A: "It doesn't happen consciously but if you see that love conquers all and that ultimately everybody will be happy, there is an air of belief in that. How many thinking intelligent people do you know who come out of a Bollywood film and say 'I loved it'.
"You and I watch Hollywood films and think the same about them because we see that as a superior connection. So we think that somewhere in this world there is a cosy New York flat where George Clooney will hold a baby in his harms and snore and Michelle Pfeiffer will hold his hand.
"Someone who feels emotions seeing that has turned up his nose at the same in a Bollywood film. So there will also be someone who sees Bollywood as the epitome of emotion that the New York apartment has for some people."
Q: Bollywood does have somewhat of a holier-than-thou attitude towards love and sex, doesn't it? So does that reflect in us too?
A: "I don't think Bollywood has any attitude towards sex, I think it reflects our attitude towards sex. The urban society is waking up and it is a Western-led frankness to sex. I don't think the peasant in the village who is working from sun up to sundown has time to think about sex. He just goes ahead and does it -- or doesn't do it and that's the end of that.
"In an urban environment, consumerism is using sexual signals to sell and here by sexual I mean when you show the lips or the eyes of woman at its core that is a sexual signal.
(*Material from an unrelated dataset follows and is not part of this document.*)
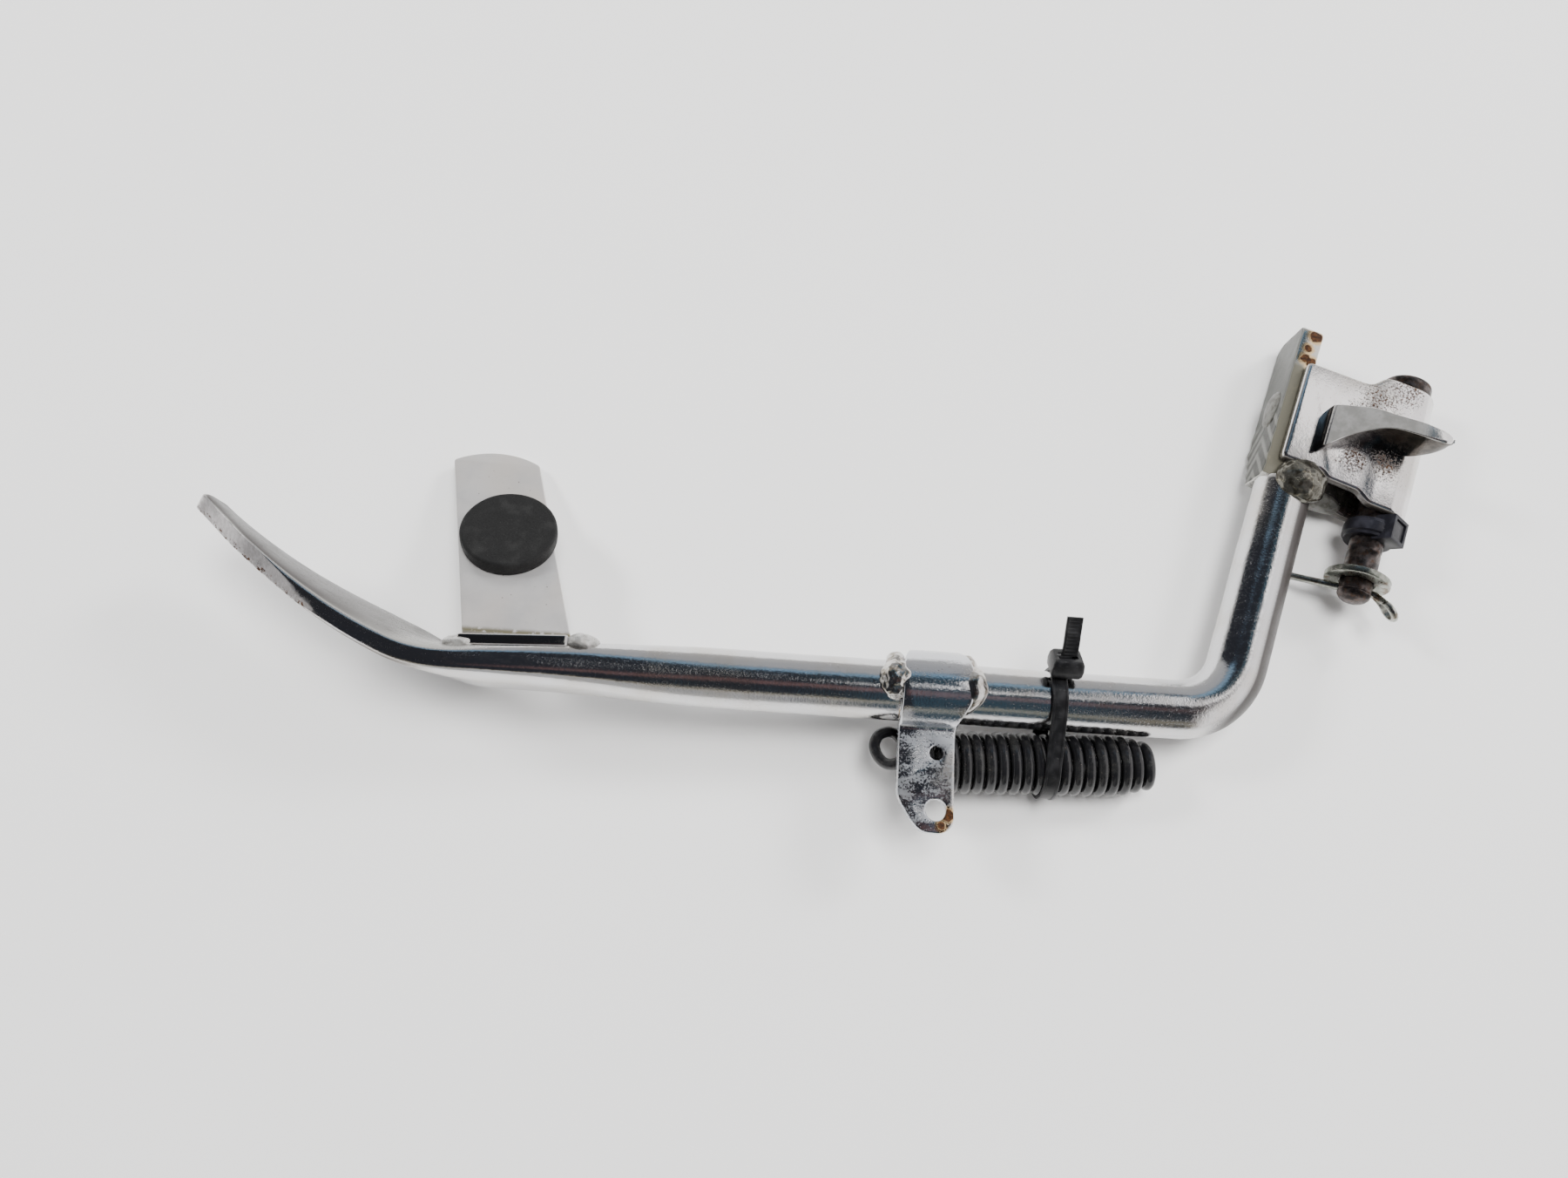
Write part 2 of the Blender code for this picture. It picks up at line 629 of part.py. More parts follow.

"Sex as a selling tool is all pervasive and all around us. Earlier, sex used to be behind closed doors but now that is changing and we find ourselves in that awkward phase where we might talk about it comfortably between us but may not talk about it to our parents. When I spoke to LSD to my mother, she didn't repeat the name of my film to me because she didn't want to say the word 'Sex'."
Q: Your film is being compared to Hollywood films like "Paranormal Activity" and "The Blair Witch Project" because of the camera usage. Is that a valid comparison?
A: "Partly valid. The concept is the same which is using footage from a camera but my film has three films within one and so three different sets of visuals. But the idea and story are entirely Indian."